VYAKARAN: Re: Classical Sanskrit Accent

bpj at netg.se bpj at netg.se
Sun Apr 6 14:34:27 UTC 1997


This question of Sanskrit accents in different parts of India rises the
question what model a western student should adopt: a theoretical
"scientifically reconstructed" accent -- more or less that of P^a.nini i.e.
--, the modern Indian accent closest to this ideal (Maharashtra?), the
accent of their Indic teacher, or allow for a greater degree of influence
from their _western_ substrate languages?

The latter was AFAIK the rule among western scholars a generation or so
back, and given the fact that Sanskrit is for us mainly a _read_ language,
it may have some justification, as long as students are aware of the fact
and the manner that their pronunciation differs from that of P^a.nini and
of modern Indians -- especially the latter is often lacking. Admittedly
this would give a variation of pronunciation across Europe no less than
across India. I as a Swede have no trouble distinguishing retroflex and
dental sounds (Swedish, and Norwegian, even has a distinction between
palatal, retroflex and dental sibilants!), while vowel length is a crux --
in Swedish vowel length is correlated with stress, so that I tend to stress
every long vowel, with a main stress falling on the last one of a word even
if it is final, since the quantity of the last syllable often carries
important grammatical information. A Swede will also pronounce anusv^ara as
[N] (velar nasal!) and visarga as [x]. By contrast a Finn will have no
problem with quantity or visarga, but their language contains only one
sibilant, no voicing distinction,  only one series of apicals and has
severe restrictions on consonant clusters -- incidentally Finnish differs
from other European languages much the same way Tamil differs from IA
languages! English, German, Spanish, French, Italian, Russian, Polish,
Czech, etc. would each present its own modification/deviation from a
P^a.ninian standard. Aspiration is of course a problem for almost ALL
Europeans!

My question is: given the variation that is a fact of life in India (not to
mention Tibetan -- vajra -> /bendzra/! -- or Thai pronunciation of
Sanskrit), is it REALLY worth the while to try to impose an elusive
standard of "correctness" on western students (unless they be
phoneticians)? Isn't it better to aim at "local" pronunciation standards
that still allow for good scansion of verse and hilights grammatically
important contrasts like final long vowels? The phonetician and the
pedagogue (sp?) in me have fought their battles over this...

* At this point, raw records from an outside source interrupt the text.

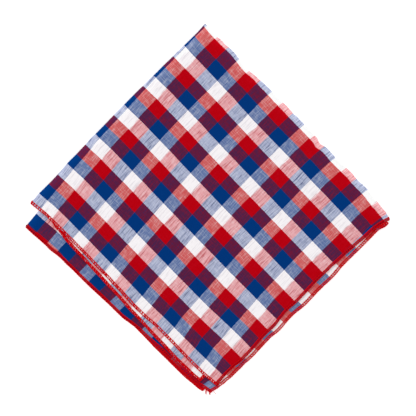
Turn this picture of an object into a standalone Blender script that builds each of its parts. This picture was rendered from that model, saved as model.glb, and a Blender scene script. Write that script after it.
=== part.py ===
"""Dog bandana: one square of cloth folded in quarters, lying flat with its loose corners towards -Y.

The first fold is the side fold, at the left, and the second is the upper fold, at the right. They meet at the
top corner, which is the middle of the cloth. Layer 1 is on top and layer 4 lies on the surface. Layers 1 and 2
share one side fold, and 3 and 4 the other. Layers 1 and 4 share the outer upper fold, and 2 and 3 the inner.

A place on a layer is given by two shares: "rightwards" is the share of the way from the side fold to the
lower right hem, and "leftwards" the share of the way from the upper fold to the lower left hem. Plan
distances run "along" (down and right) and "across" (down and left) from the top corner.
"""

from collections import namedtuple
from math import cos, exp, pi, radians, sin

import bmesh
import bpy
from mathutils import Matrix, Vector

MM = 0.001

CLOTH_THICKNESS = 1.0 * MM
LAYER_PITCH = 1.5 * MM
INNER_RADIUS = 0.5 * LAYER_PITCH
OUTER_RADIUS = 1.5 * LAYER_PITCH

# Steps of the cloth's grid: round each fold, and from a fold to a hem.
FOLD_STEPS = 8
STEPS_RIGHTWARDS = 24
STEPS_LEFTWARDS = 15

# The folded cloth's sides run at 45 degrees, with the top corner here.
SIDE_ANGLE = radians(-45.0)
TOP_CORNER = Vector((-3.1 * MM, 162.8 * MM, 0.0))

# How the top layer lies, in mm: at the top corner, then for a whole share each way, and their products.
Lay = namedtuple("Lay", "corner rightwards leftwards both rightwards_squared leftwards_squared")
ALONG = Lay(
    corner=0.8, rightwards=232.6, leftwards=-6.0, both=2.0, rightwards_squared=-2.4, leftwards_squared=8.8
)
ACROSS = Lay(
    corner=-1.2, rightwards=6.1, leftwards=225.2, both=-3.2, rightwards_squared=-1.9, leftwards_squared=-6.0
)
LENGTH_RIGHTWARDS = ALONG.rightwards * MM
LENGTH_LEFTWARDS = ACROSS.leftwards * MM

# How far each lower layer has slipped from under the top one, in mm, along and across, at its two hems.
Slip = namedtuple("Slip", "at along_2 across_2 along_3 across_3 along_4 across_4")
LOWER_LEFT_HEM = (
    Slip(at=0.00, along_2=0.0, across_2=0.0, along_3=10.8, across_3=18.6, along_4=10.8, across_4=18.6),
    Slip(at=0.12, along_2=-3.0, across_2=-0.5, along_3=10.0, across_3=18.2, along_4=9.5, across_4=17.8),
    Slip(at=0.28, along_2=-7.0, across_2=2.8, along_3=8.5, across_3=15.9, along_4=7.0, across_4=15.3),
    Slip(at=0.50, along_2=-11.0, across_2=4.4, along_3=6.0, across_3=14.0, along_4=4.0, across_4=13.8),
    Slip(at=0.75, along_2=-12.5, across_2=6.2, along_3=2.5, across_3=10.4, along_4=-1.0, across_4=12.6),
    Slip(at=0.90, along_2=-15.0, across_2=6.2, along_3=-0.5, across_3=8.8, along_4=-3.5, across_4=12.2),
    Slip(at=1.00, along_2=-17.0, across_2=6.3, along_3=-2.2, across_3=6.6, along_4=-5.0, across_4=9.8),
)
LOWER_RIGHT_HEM = (
    Slip(at=0.00, along_2=6.8, across_2=3.6, along_3=6.8, across_3=3.6, along_4=0.0, across_4=0.0),
    Slip(at=0.25, along_2=-3.0, across_2=5.5, along_3=6.2, across_3=5.5, along_4=3.0, across_4=2.0),
    Slip(at=0.50, along_2=-8.0, across_2=5.5, along_3=6.2, across_3=7.2, along_4=3.0, across_4=5.0),
    Slip(at=0.75, along_2=-12.0, across_2=6.0, along_3=4.8, across_3=8.0, along_4=0.0, across_4=8.0),
    Slip(at=1.00, along_2=-17.0, across_2=6.3, along_3=-2.2, across_3=6.6, along_4=-5.0, across_4=9.8),
)

# Waves of the upper fold's edge, in mm: how far in from a straight line, at a distance along from the corner.
Wave = namedtuple("Wave", "along inwards")
UPPER_FOLD_WAVES = (
    Wave(along=0.0, inwards=2.0),
    Wave(along=22.0, inwards=-0.1),
    Wave(along=34.0, inwards=-0.7),
    Wave(along=55.0, inwards=1.6),
    Wave(along=82.0, inwards=-1.1),
    Wave(along=115.0, inwards=-1.4),
    Wave(along=146.0, inwards=0.4),
    Wave(along=162.0, inwards=-1.1),
    Wave(along=204.0, inwards=-1.3),
    Wave(along=220.0, inwards=0.2),
    Wave(along=236.0, inwards=2.0),
)
WAVE_REACH = 14.0 * MM

# The lower right hem of layers 1 and 4 runs out beside the upper fold and in at the loose corner.
HEM_EAR = 0.022
HEM_EAR_POWER = 12
HEM_PULL = 0.014
HEM_PULL_POWER = 8

# Air in the stack: the folds spring open a little, and the middle lies in soft swells.
UPPER_FOLD_SPRING = 0.20
SIDE_FOLD_SPRING = 0.10
SPRING_REACH = 22.0 * MM
SWELL = 0.06
SWELL_LENGTH = 95.0 * MM

RED = (0.48, 0.004, 0.012, 1.0)
ROUGHNESS = 0.85


def between(rows, place, column):
    """The value of a table's column at a place between two rows, joined by a smooth step."""
    for low, high in zip(rows, rows[1:]):
        if place <= high[0]:
            share = max(0.0, (place - low[0]) / (high[0] - low[0]))
            ease = share * share * (3.0 - 2.0 * share)
            first = getattr(low, column)
            return first + (getattr(high, column) - first) * ease
    return getattr(rows[-1], column)


def lie(lay, rightwards, leftwards):
    """The top layer's distance along or across, in mm."""
    straight = lay.corner + lay.rightwards * rightwards + lay.leftwards * leftwards
    bent = lay.rightwards_squared * rightwards**2 + lay.leftwards_squared * leftwards**2
    return straight + bent + lay.both * rightwards * leftwards


def slip(layer, way, rightwards, leftwards):
    """A lower layer's slip at one place, carried in from its hems to its folds, in mm."""
    if layer == 1:
        return 0.0
    column = f"{way}_{layer}"
    at_lower_left = between(LOWER_LEFT_HEM, rightwards, column)
    at_lower_right = between(LOWER_RIGHT_HEM, leftwards, column)
    at_loose_corner = getattr(LOWER_LEFT_HEM[-1], column)
    return leftwards * at_lower_left + rightwards * at_lower_right - rightwards * leftwards * at_loose_corner


def stations(steps):
    """Places across a fold and the cloth on both sides: -1 to 1 goes round the fold, and 2 is a hem."""
    turn = [2.0 * k / FOLD_STEPS - 1.0 for k in range(FOLD_STEPS + 1)]
    flat = [1.0 + k / steps for k in range(1, steps + 1)]
    return [-place for place in reversed(flat)] + turn + flat


def round_fold(station, radius):
    """Plan distance from a fold's edge, and the rise from -1 to 1, for a fold of this radius."""
    angle = max(-1.0, min(1.0, station)) * pi / 2.0
    return radius * (1.0 - cos(angle)), sin(angle)


def beyond_fold(station):
    """The share of the way from a fold's end to the hem."""
    return max(0.0, abs(station) - 1.0)


def cloth_point(side_station, upper_station):
    """The middle of the cloth's thickness at one pair of stations, with layer 4 at height 0."""
    inset, side_rise = round_fold(side_station, INNER_RADIUS)
    from_side = inset + beyond_fold(side_station) * (LENGTH_RIGHTWARDS - INNER_RADIUS)
    rightwards = from_side / LENGTH_RIGHTWARDS

    radius = LAYER_PITCH + side_rise * INNER_RADIUS
    inset, upper_rise = round_fold(upper_station, radius)
    inset += OUTER_RADIUS - radius
    from_upper = inset + beyond_fold(upper_station) * (LENGTH_LEFTWARDS - OUTER_RADIUS)
    leftwards = from_upper / LENGTH_LEFTWARDS

    layer_shares = {
        1: (1.0 + side_rise) * (1.0 + upper_rise) / 4.0,
        2: (1.0 - side_rise) * (1.0 + upper_rise) / 4.0,
        3: (1.0 - side_rise) * (1.0 - upper_rise) / 4.0,
        4: (1.0 + side_rise) * (1.0 - upper_rise) / 4.0,
    }
    stretch = HEM_EAR * (1.0 - leftwards) ** HEM_EAR_POWER - HEM_PULL * leftwards**HEM_PULL_POWER
    reach = rightwards * (1.0 + stretch * (1.0 + side_rise) / 2.0)
    along = lie(ALONG, reach, leftwards)
    across = lie(ACROSS, reach, leftwards)
    for layer, share in layer_shares.items():
        along += share * slip(layer, "along", rightwards, leftwards)
        across += share * slip(layer, "across", rightwards, leftwards)
    across += between(UPPER_FOLD_WAVES, along, "inwards") * exp(-from_upper / WAVE_REACH)

    level = (upper_rise * radius + OUTER_RADIUS) * (1.0 + air(from_side, from_upper))
    return Vector((along * MM, -across * MM, level))


def air(from_side, from_upper):
    """The share by which the stack stands higher than its bare layers."""
    spring = UPPER_FOLD_SPRING * exp(-from_upper / SPRING_REACH)
    spring += SIDE_FOLD_SPRING * exp(-from_side / SPRING_REACH)
    side_turn = 2.0 * pi * from_side / SWELL_LENGTH
    upper_turn = 2.0 * pi * from_upper / SWELL_LENGTH
    return spring + SWELL * (1.0 - cos(side_turn) * cos(upper_turn))


def fabric():
    """The plain red that stands for the checked cotton."""
    material = bpy.data.materials.new("checked_cotton")
    material.use_nodes = True
    shader = material.node_tree.nodes["Principled BSDF"]
    shader.inputs["Base Color"].default_value = RED
    shader.inputs["Roughness"].default_value = ROUGHNESS
    shader.inputs["Metallic"].default_value = 0.0
    material.diffuse_color = RED
    return material


def folded_cloth(collection):
    """The whole cloth: a flat grid taken round both folds, then given its thickness."""
    side = stations(STEPS_RIGHTWARDS)
    upper = stations(STEPS_LEFTWARDS)
    last_side = len(side) - 1
    last_upper = len(upper) - 1
    grid = bmesh.new()
    bmesh.ops.create_grid(grid, x_segments=last_side, y_segments=last_upper, size=1.0)
    place = Matrix.Translation(TOP_CORNER) @ Matrix.Rotation(SIDE_ANGLE, 4, "Z")
    lift = Vector((0.0, 0.0, CLOTH_THICKNESS / 2.0))
    for point in grid.verts:
        column = round((point.co.x + 1.0) / 2.0 * last_side)
        row = round((point.co.y + 1.0) / 2.0 * last_upper)
        point.co = place @ (cloth_point(side[column], upper[row]) + lift)
    bmesh.ops.recalc_face_normals(grid, faces=grid.faces)
    mesh = bpy.data.meshes.new("folded_cloth")
    grid.to_mesh(mesh)
    grid.free()
    mesh.materials.append(fabric())
    mesh.shade_smooth()

    cloth = bpy.data.objects.new("folded_cloth", mesh)
    collection.objects.link(cloth)
    thickness = cloth.modifiers.new("thickness", "SOLIDIFY")
    thickness.thickness = CLOTH_THICKNESS
    thickness.offset = 0.0


def main():
    for old in list(bpy.data.objects):
        bpy.data.objects.remove(old)
    collection = bpy.data.collections.new("dog_bandana")
    bpy.context.scene.collection.children.link(collection)
    folded_cloth(collection)


main()
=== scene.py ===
"""Looks of the dog bandana: a checked cotton square folded in quarters, with an overlocked hem.

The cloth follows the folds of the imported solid. It is one sheet that goes round a side fold (upper left) and
an upper fold (upper right), so it lies in four layers. Lengths are in millimetres until a mesh is made.
"""

import logging
from dataclasses import dataclass, field
from enum import Enum, IntEnum
from typing import NamedTuple

import bpy
import numpy as np
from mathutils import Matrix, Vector


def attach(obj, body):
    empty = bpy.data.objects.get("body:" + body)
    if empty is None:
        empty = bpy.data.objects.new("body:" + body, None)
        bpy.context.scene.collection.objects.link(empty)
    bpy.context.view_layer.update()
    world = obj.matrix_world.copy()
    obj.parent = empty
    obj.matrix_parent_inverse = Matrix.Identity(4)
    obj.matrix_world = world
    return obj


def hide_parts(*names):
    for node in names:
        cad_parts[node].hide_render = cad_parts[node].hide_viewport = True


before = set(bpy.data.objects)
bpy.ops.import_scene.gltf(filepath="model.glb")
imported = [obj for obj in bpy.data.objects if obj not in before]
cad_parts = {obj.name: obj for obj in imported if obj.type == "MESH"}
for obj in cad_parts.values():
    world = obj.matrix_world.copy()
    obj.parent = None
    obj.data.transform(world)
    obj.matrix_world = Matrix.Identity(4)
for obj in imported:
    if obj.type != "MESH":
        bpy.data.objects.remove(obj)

LOG = logging.getLogger("dog_bandana")
MM = 0.001
# The soft bumps repeat after this many knots each way, and a wave of theirs takes two.
NOISE_REPEAT = 64
WAVELENGTH = 2.0
# The check repeats after this many stripes each way.
STRIPES_IN_REPEAT = 3.0
# Widths of one stripe of weft and one of warp, for a half inch gingham.
WEFT_STRIPE = 13.2
WARP_STRIPE = 11.9
WHITE = "#FFFFFF"
Array = np.ndarray


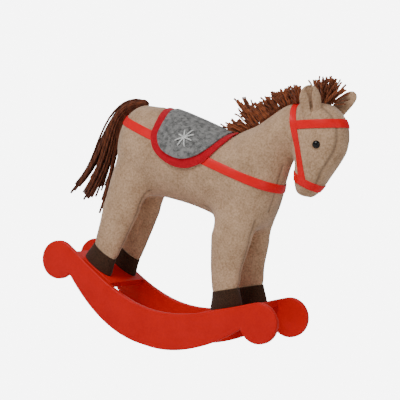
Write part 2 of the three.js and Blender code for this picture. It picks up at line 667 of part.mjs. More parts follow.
// velour panels
const feet = Object.keys(ENDS).map((end) => footBlock(end, -60, HOOF_HEIGHT + GAP));
const eyeHoles = Object.values(SIDES).map((side) => eyeRod(side, 5, HEAD_WIDTH, EYE.shankRadius + GAP));
const cloth = skin.subtract(join(feet)).subtract(join(eyeHoles));
add('under_gusset', cloth.intersect(underZone()), VELOUR);
add('face_gusset', cloth.intersect(faceZone()), VELOUR);
const sideCloth = cloth.subtract(underZone(GAP)).subtract(faceZone(GAP));
for (const [name, side] of Object.entries(SIDES)) {
  const [low, high] = side > 0 ? [GAP / 2, TRUNK_WIDTH] : [-TRUNK_WIDTH, -GAP / 2];
  add(`side_panel_${name}`, sideCloth.intersect(box([-HALF_SPAN, low, 0], [2 * HALF_SPAN, high, 500])), VELOUR);
}

// face
for (const [name, side] of Object.entries(SIDES)) {
  add(`eye_${name}`, eye(side), BLACK_PLASTIC);
  const washer = eyeRod(side, WASHER_IN, WASHER_OUT, EYE.washerRadius);
  add(`eye_washer_${name}`, washer.subtract(eyeRod(side, 0, HEAD_WIDTH, EYE.shankRadius + GAP)), BLACK_PLASTIC);
  add(`ear_${name}`, ear(name).subtract(horse(GAP)), VELOUR);
}

// ribbons
add('body_ribbon', ribbon(torso, bodyBand, BODY_BAND_WIDTH), SATIN);
add('crown_ribbon', ribbon(headAndNeck, crown, CROWN_WIDTH).intersect(aboveNoseband), SATIN);
add('brow_ribbon', ribbon(headAndNeck, brow, BROWBAND_WIDTH).intersect(beforeCrown), SATIN);
add('nose_ribbon', ribbon(head, nose, NOSEBAND_WIDTH), SATIN);

// saddle
add('saddle_backing', saddleLayer(BACKING, BACKING_UNDER), RED_FELT);
add('saddle_top', saddleLayer(SEAT, SEAT_UNDER), GREY_FELT);
add('star_right', star(SIDES.right), THREAD);
add('star_left', star(SIDES.left), THREAD);

// mane, forelock, tail
add('mane_tape', maneTape().subtract(horse(GAP)), YARN);
add('mane_yarn', maneYarn(), YARN);
add('forelock_yarn', loft(smooth(forelockKeys, 4), 8).subtract(horse(2 * GAP)), YARN);
add('tail_binding', loft(TAIL_BINDING, 10).subtract(trunk(GAP)), THREAD);
add('tail_yarn', loft(smooth(TAIL_YARN, 8), 10).subtract(trunk(GAP)), YARN);

// the origin is the middle of the whole part's footprint, on the floor
const extent = new THREE.Box3().setFromObject(part);
const middle = extent.getCenter(new THREE.Vector3());
part.position.set(-middle.x, 0, -extent.min.z);

export default part;
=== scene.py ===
import math
import random

import bmesh
import bpy
from mathutils import Matrix, Vector, geometry
from mathutils.bvhtree import BVHTree


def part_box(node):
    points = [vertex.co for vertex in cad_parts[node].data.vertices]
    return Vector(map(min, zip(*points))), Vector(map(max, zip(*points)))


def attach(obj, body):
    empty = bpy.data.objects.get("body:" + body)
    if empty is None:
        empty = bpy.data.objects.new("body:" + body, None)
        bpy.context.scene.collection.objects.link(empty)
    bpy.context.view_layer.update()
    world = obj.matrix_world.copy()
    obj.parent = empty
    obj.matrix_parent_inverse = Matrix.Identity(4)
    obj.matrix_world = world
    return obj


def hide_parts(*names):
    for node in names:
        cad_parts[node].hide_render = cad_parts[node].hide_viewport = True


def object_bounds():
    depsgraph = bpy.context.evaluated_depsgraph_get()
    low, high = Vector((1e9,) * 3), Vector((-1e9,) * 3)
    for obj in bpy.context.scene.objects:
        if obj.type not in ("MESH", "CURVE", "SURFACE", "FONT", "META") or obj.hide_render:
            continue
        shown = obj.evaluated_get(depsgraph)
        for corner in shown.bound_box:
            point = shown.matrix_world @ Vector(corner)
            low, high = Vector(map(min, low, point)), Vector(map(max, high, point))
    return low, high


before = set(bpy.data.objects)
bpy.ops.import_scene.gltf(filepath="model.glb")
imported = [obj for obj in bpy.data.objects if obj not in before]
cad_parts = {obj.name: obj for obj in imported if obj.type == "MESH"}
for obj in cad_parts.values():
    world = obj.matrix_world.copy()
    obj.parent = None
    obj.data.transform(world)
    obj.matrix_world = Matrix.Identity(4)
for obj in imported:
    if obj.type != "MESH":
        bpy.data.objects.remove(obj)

cad_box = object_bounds()
low, high = (Vector(corner) for corner in cad_box)

# ---- Camera, light and floor -------------------------------------------------------------
# The toy is seen from its right and a little from the front, at about shelf height. The camera
# is rolled, so that the level toy shows the nose-down lean that it takes when it rocks forward.
azimuth = math.radians(28.5)
elevation = math.radians(6.8)
roll = math.radians(11.7)
camera_distance = 1.435
aim = Vector(((low.x + high.x) / 2 + 0.0082, 0, low.z + 0.505 * (high.z - low.z)))
turn = Matrix.Rotation(azimuth, 4, "Z") @ Matrix.Rotation(math.pi / 2 - elevation, 4, "X")
turn = turn @ Matrix.Rotation(roll, 4, "Z")
camera = bpy.data.objects.new("camera", bpy.data.cameras.new("camera"))
camera.data.lens = 113.9
camera.data.sensor_width = 36
camera.matrix_world = Matrix.Translation(aim + turn.col[2].to_3d() * camera_distance) @ turn
bpy.context.collection.objects.link(camera)
bpy.context.scene.camera = camera


def studio_light(name, place, size, power):
    light = bpy.data.objects.new(name, bpy.data.lights.new(name, "AREA"))
    light.data.size = size
    light.data.energy = power
    facing = (Vector(place) - aim).to_track_quat("Z", "Y")
    light.matrix_world = Matrix.Translation(place) @ facing.to_matrix().to_4x4()
    bpy.context.collection.objects.link(light)


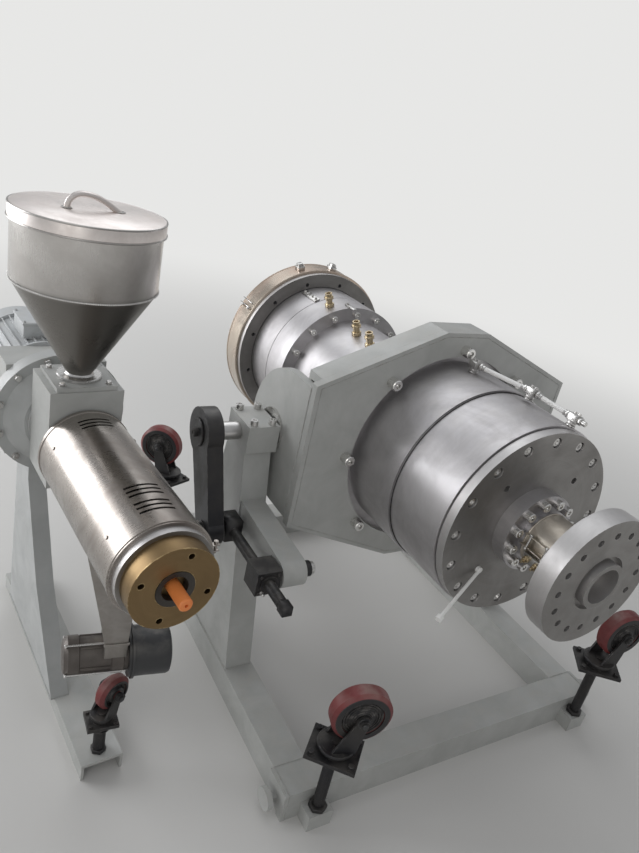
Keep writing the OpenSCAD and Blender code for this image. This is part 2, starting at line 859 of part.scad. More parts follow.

How, btw, do Anglophones pronounce visarga? Does "du.hka" come out as
/dUhUka/, as /dUxka/ or as P^aliesque /dUkha/? I guess it would vary.

And how do Francophones and other Romance speakers handle /h/ and /.h/?

Regards,

Philip Jonsson <bpj at netg.se>  (aka "V^ag^i;svara/Ngaq-dbang" :-)


At 14:05 6.4.1997 +0100, Madhav Deshpande wrote:
>        In connection with a discussion of classical Sanskrit accent, it
>may be remembered that classical Sanskrit as spoken today has regionally
>distinctive styles.  Just as one can identify a person's region within
>India from his/her Indian English, one can do the same from the style of
>spoken Sanskrit.  As someone who was extensively trained in a
>Sanskrit-speaking institution in Pune, I remember that we had a few
>teachers from the region of Karnataka, and their spoken Sanskrit accent
>was distinctly different from our other Maharashtrian teachers.  While we
>admired our teachers from Karnataka, we were not encouraged to follow them
>in their "accent".  The different "accents" in the regional modes of
>Sanskrit pronunciation were evident in all-India events such as
>Panditasabhas, Kavisammelanas, and in the various inter-university
>Sanskrit debate competitions.  The most important feature I have always
>noticed, and is imperceptibly also part of my own personal pronunciation,
>is that the Sentence intonation of modern Sanskrit is almost exclusively
>connected with one's regional language.  The same is true in the phonetic
>quality of vowels and consonants.  The gap between dentals and retroflexes
>gets wider as one travels to the south.  Similarly, one can notice the
>differences in the pronunciation of a sound like .n, which appears more as
>a flapped sound in the region of Gujarat, while it becomes more firmly
>stop-like in the region of Maharashtra.  The visarga and anusvaara are
>also pronounced distinctively in different regions.  What I find most
>interesting in Witzel's comments is the possibility of the regional
>accents interfering in the pronunciation of Vedic accents.  Since the
>pronunciation of a text like the Rigveda is identifiably different in
>Maharashtra from let us say Tamilnadu, one needs to objectively
>investigate the relationship of the regional accent of Sanskrit and its
>impact on the recitation of Vedic accented texts.